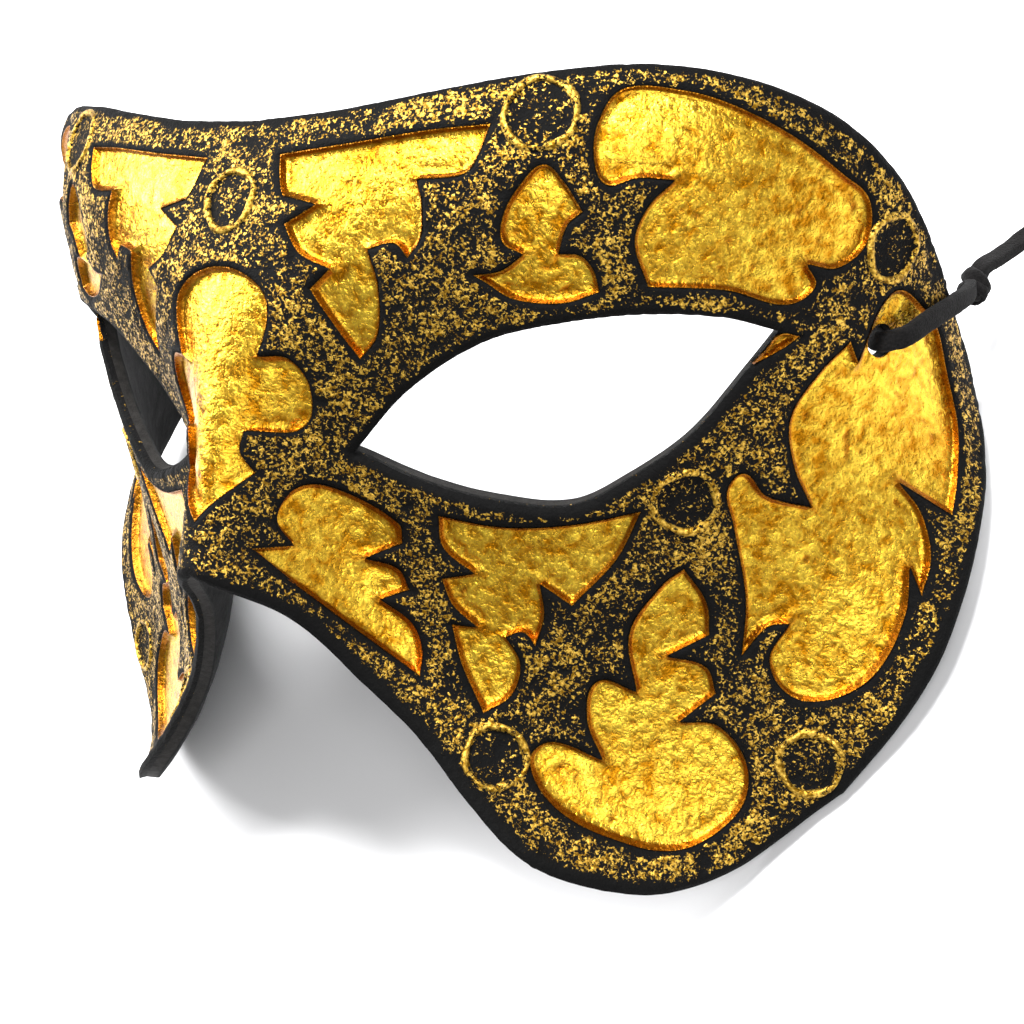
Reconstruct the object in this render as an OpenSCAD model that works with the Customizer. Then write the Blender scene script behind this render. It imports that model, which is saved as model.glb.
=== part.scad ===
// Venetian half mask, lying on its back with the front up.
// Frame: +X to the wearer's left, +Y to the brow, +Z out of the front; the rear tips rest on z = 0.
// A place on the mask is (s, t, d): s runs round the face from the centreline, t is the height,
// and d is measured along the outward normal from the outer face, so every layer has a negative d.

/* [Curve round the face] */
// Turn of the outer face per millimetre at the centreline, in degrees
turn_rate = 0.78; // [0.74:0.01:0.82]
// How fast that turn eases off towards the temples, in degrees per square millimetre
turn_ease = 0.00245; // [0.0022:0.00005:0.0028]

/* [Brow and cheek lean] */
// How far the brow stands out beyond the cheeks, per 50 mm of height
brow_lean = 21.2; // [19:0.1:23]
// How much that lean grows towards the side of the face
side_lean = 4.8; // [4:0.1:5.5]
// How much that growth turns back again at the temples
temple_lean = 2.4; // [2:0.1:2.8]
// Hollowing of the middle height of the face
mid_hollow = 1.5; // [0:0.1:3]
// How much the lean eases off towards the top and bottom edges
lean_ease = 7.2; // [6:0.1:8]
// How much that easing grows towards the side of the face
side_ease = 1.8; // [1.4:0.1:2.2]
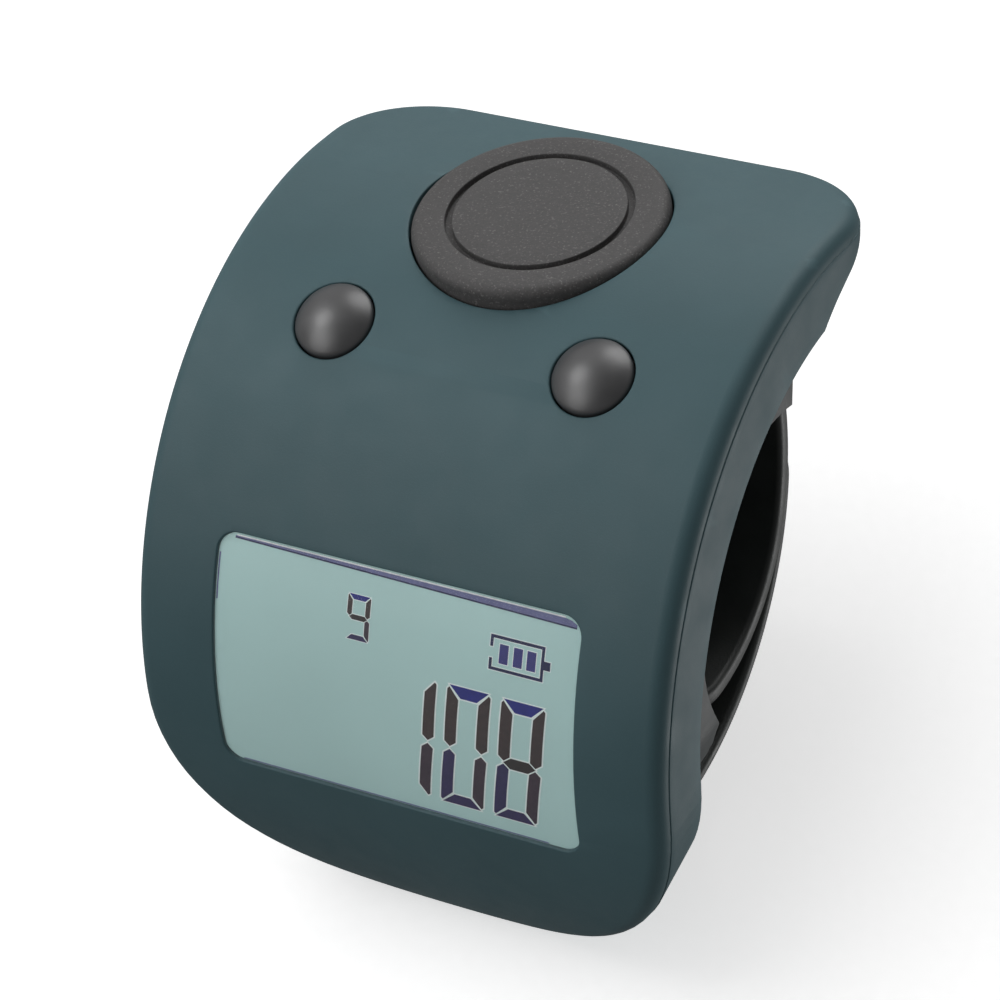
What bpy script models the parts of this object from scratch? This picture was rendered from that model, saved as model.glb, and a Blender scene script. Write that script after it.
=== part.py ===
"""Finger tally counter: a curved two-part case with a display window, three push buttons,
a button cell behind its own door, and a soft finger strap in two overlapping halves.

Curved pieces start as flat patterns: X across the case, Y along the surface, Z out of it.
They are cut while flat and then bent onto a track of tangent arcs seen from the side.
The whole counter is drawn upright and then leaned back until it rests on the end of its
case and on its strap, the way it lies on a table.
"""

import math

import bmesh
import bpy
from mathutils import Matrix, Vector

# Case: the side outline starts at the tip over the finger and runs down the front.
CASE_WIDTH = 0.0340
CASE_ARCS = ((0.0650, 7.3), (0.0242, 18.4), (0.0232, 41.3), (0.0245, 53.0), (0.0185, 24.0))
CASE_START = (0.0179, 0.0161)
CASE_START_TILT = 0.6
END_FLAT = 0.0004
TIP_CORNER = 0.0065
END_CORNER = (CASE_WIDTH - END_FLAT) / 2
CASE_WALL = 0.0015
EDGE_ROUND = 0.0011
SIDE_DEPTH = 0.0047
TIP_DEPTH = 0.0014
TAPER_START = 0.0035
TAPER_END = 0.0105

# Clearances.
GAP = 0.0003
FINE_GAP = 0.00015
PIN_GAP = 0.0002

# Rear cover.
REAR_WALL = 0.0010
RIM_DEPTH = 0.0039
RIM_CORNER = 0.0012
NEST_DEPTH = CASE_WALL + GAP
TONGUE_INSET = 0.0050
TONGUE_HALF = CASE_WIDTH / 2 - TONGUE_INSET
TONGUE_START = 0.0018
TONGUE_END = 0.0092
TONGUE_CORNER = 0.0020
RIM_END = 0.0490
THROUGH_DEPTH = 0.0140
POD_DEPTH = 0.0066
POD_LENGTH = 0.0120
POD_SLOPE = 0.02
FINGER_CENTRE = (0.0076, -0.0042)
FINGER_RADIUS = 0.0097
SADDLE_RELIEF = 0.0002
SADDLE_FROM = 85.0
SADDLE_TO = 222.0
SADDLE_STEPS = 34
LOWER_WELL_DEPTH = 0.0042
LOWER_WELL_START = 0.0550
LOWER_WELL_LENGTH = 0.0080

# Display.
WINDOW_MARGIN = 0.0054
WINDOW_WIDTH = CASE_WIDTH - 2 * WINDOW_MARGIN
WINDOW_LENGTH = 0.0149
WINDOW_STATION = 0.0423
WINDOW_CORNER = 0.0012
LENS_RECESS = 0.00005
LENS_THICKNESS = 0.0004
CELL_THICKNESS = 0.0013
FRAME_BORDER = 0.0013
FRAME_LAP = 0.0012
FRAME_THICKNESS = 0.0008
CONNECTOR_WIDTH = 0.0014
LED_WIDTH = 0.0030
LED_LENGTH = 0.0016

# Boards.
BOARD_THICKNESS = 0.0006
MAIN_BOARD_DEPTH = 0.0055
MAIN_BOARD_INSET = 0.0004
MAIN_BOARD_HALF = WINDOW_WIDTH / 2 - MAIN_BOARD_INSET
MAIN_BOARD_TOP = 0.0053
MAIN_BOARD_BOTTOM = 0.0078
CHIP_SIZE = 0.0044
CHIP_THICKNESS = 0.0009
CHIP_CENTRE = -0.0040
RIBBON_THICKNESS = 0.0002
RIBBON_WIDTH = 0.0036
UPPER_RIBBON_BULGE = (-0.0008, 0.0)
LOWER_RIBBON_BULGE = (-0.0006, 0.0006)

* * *

_STATED EXERCISE_.
Repeat all entries. Match them exactly.

_EXERCISE ANSWER_.
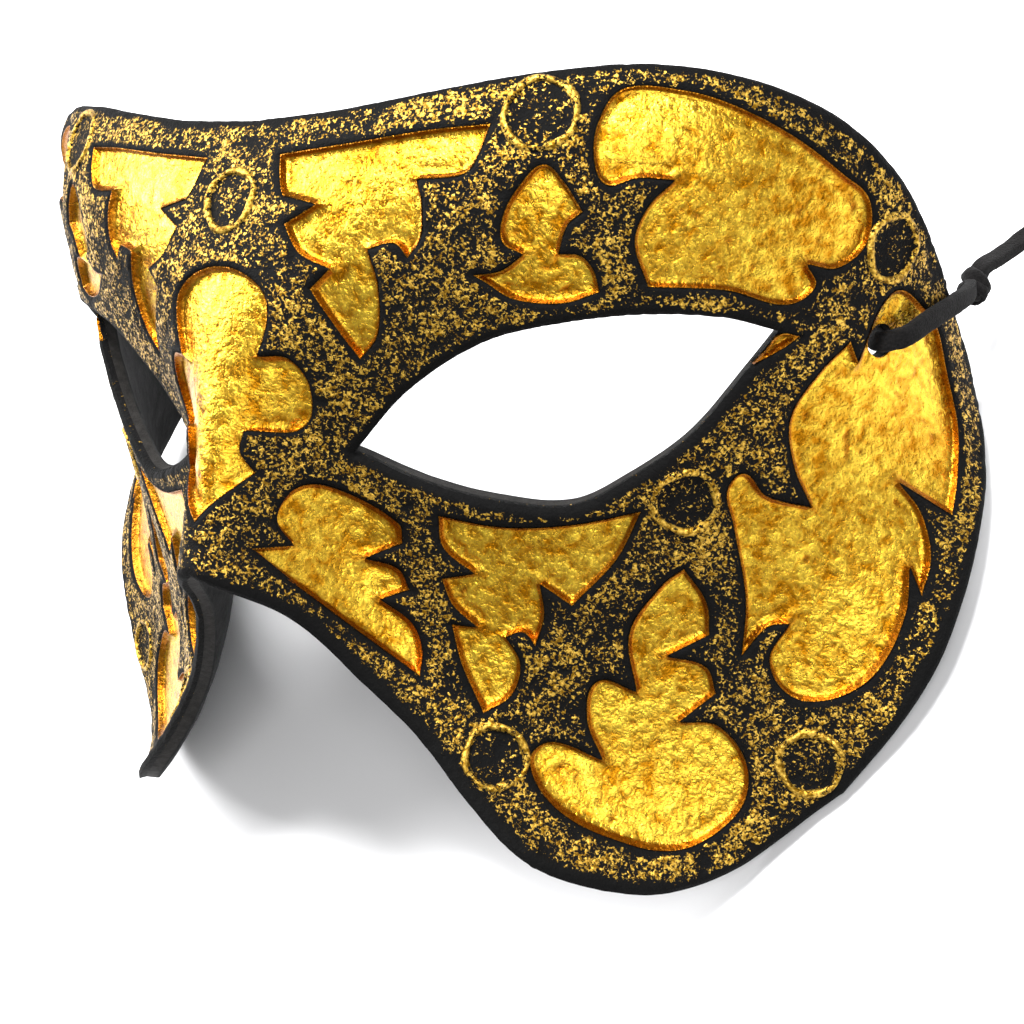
Reconstruct the object in this render as an OpenSCAD model that works with the Customizer. Then write the Blender scene script behind this render. It imports that model, which is saved as model.glb.
=== part.scad ===
// Venetian half mask, lying on its back with the front up.
// Frame: +X to the wearer's left, +Y to the brow, +Z out of the front; the rear tips rest on z = 0.
// A place on the mask is (s, t, d): s runs round the face from the centreline, t is the height,
// and d is measured along the outward normal from the outer face, so every layer has a negative d.

/* [Curve round the face] */
// Turn of the outer face per millimetre at the centreline, in degrees
turn_rate = 0.78; // [0.74:0.01:0.82]
// How fast that turn eases off towards the temples, in degrees per square millimetre
turn_ease = 0.00245; // [0.0022:0.00005:0.0028]

/* [Brow and cheek lean] */
// How far the brow stands out beyond the cheeks, per 50 mm of height
brow_lean = 21.2; // [19:0.1:23]
// How much that lean grows towards the side of the face
side_lean = 4.8; // [4:0.1:5.5]
// How much that growth turns back again at the temples
temple_lean = 2.4; // [2:0.1:2.8]
// Hollowing of the middle height of the face
mid_hollow = 1.5; // [0:0.1:3]
// How much the lean eases off towards the top and bottom edges
lean_ease = 7.2; // [6:0.1:8]
// How much that easing grows towards the side of the face
side_ease = 1.8; // [1.4:0.1:2.2]
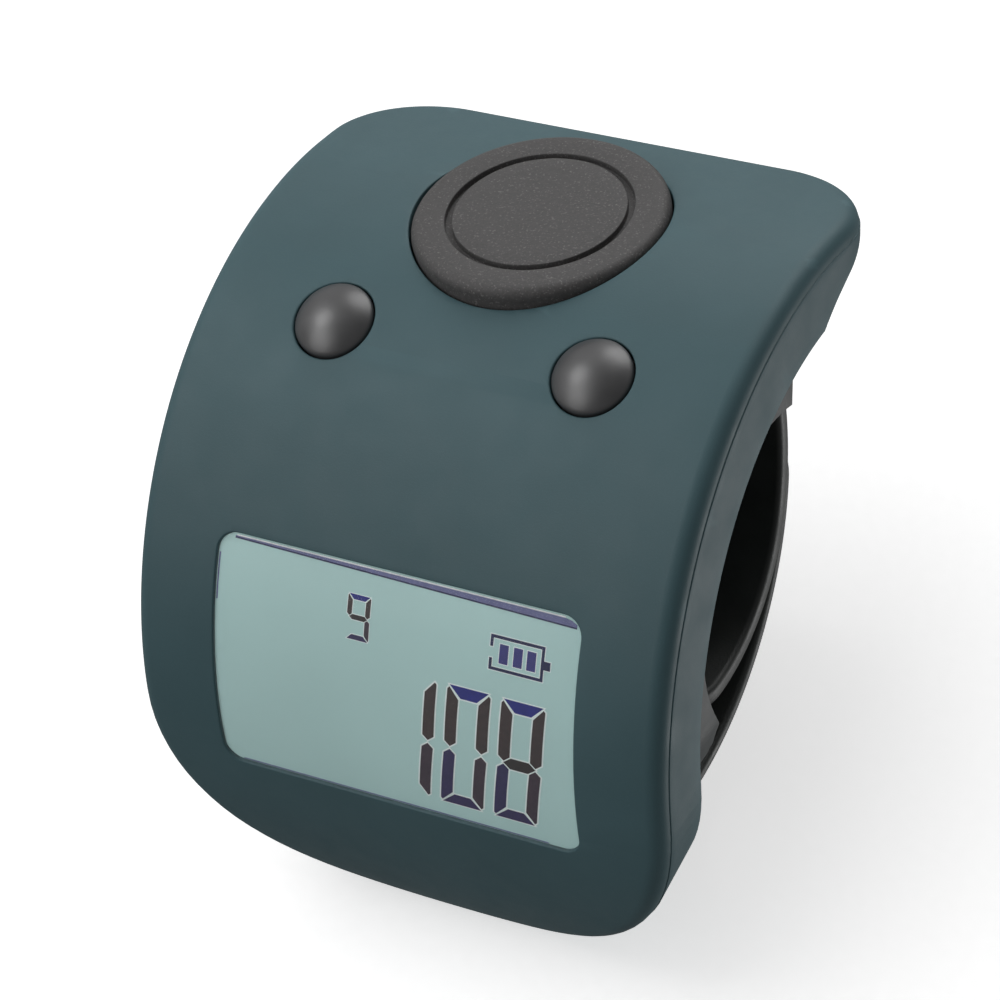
What bpy script models the parts of this object from scratch? This picture was rendered from that model, saved as model.glb, and a Blender scene script. Write that script after it.
=== part.py ===
"""Finger tally counter: a curved two-part case with a display window, three push buttons,
a button cell behind its own door, and a soft finger strap in two overlapping halves.

Curved pieces start as flat patterns: X across the case, Y along the surface, Z out of it.
They are cut while flat and then bent onto a track of tangent arcs seen from the side.
The whole counter is drawn upright and then leaned back until it rests on the end of its
case and on its strap, the way it lies on a table.
"""

import math

import bmesh
import bpy
from mathutils import Matrix, Vector

# Case: the side outline starts at the tip over the finger and runs down the front.
CASE_WIDTH = 0.0340
CASE_ARCS = ((0.0650, 7.3), (0.0242, 18.4), (0.0232, 41.3), (0.0245, 53.0), (0.0185, 24.0))
CASE_START = (0.0179, 0.0161)
CASE_START_TILT = 0.6
END_FLAT = 0.0004
TIP_CORNER = 0.0065
END_CORNER = (CASE_WIDTH - END_FLAT) / 2
CASE_WALL = 0.0015
EDGE_ROUND = 0.0011
SIDE_DEPTH = 0.0047
TIP_DEPTH = 0.0014
TAPER_START = 0.0035
TAPER_END = 0.0105

# Clearances.
GAP = 0.0003
FINE_GAP = 0.00015
PIN_GAP = 0.0002

# Rear cover.
REAR_WALL = 0.0010
RIM_DEPTH = 0.0039
RIM_CORNER = 0.0012
NEST_DEPTH = CASE_WALL + GAP
TONGUE_INSET = 0.0050
TONGUE_HALF = CASE_WIDTH / 2 - TONGUE_INSET
TONGUE_START = 0.0018
TONGUE_END = 0.0092
TONGUE_CORNER = 0.0020
RIM_END = 0.0490
THROUGH_DEPTH = 0.0140
POD_DEPTH = 0.0066
POD_LENGTH = 0.0120
POD_SLOPE = 0.02
FINGER_CENTRE = (0.0076, -0.0042)
FINGER_RADIUS = 0.0097
SADDLE_RELIEF = 0.0002
SADDLE_FROM = 85.0
SADDLE_TO = 222.0
SADDLE_STEPS = 34
LOWER_WELL_DEPTH = 0.0042
LOWER_WELL_START = 0.0550
LOWER_WELL_LENGTH = 0.0080

# Display.
WINDOW_MARGIN = 0.0054
WINDOW_WIDTH = CASE_WIDTH - 2 * WINDOW_MARGIN
WINDOW_LENGTH = 0.0149
WINDOW_STATION = 0.0423
WINDOW_CORNER = 0.0012
LENS_RECESS = 0.00005
LENS_THICKNESS = 0.0004
CELL_THICKNESS = 0.0013
FRAME_BORDER = 0.0013
FRAME_LAP = 0.0012
FRAME_THICKNESS = 0.0008
CONNECTOR_WIDTH = 0.0014
LED_WIDTH = 0.0030
LED_LENGTH = 0.0016

# Boards.
BOARD_THICKNESS = 0.0006
MAIN_BOARD_DEPTH = 0.0055
MAIN_BOARD_INSET = 0.0004
MAIN_BOARD_HALF = WINDOW_WIDTH / 2 - MAIN_BOARD_INSET
MAIN_BOARD_TOP = 0.0053
MAIN_BOARD_BOTTOM = 0.0078
CHIP_SIZE = 0.0044
CHIP_THICKNESS = 0.0009
CHIP_CENTRE = -0.0040
RIBBON_THICKNESS = 0.0002
RIBBON_WIDTH = 0.0036
UPPER_RIBBON_BULGE = (-0.0008, 0.0)
LOWER_RIBBON_BULGE = (-0.0006, 0.0006)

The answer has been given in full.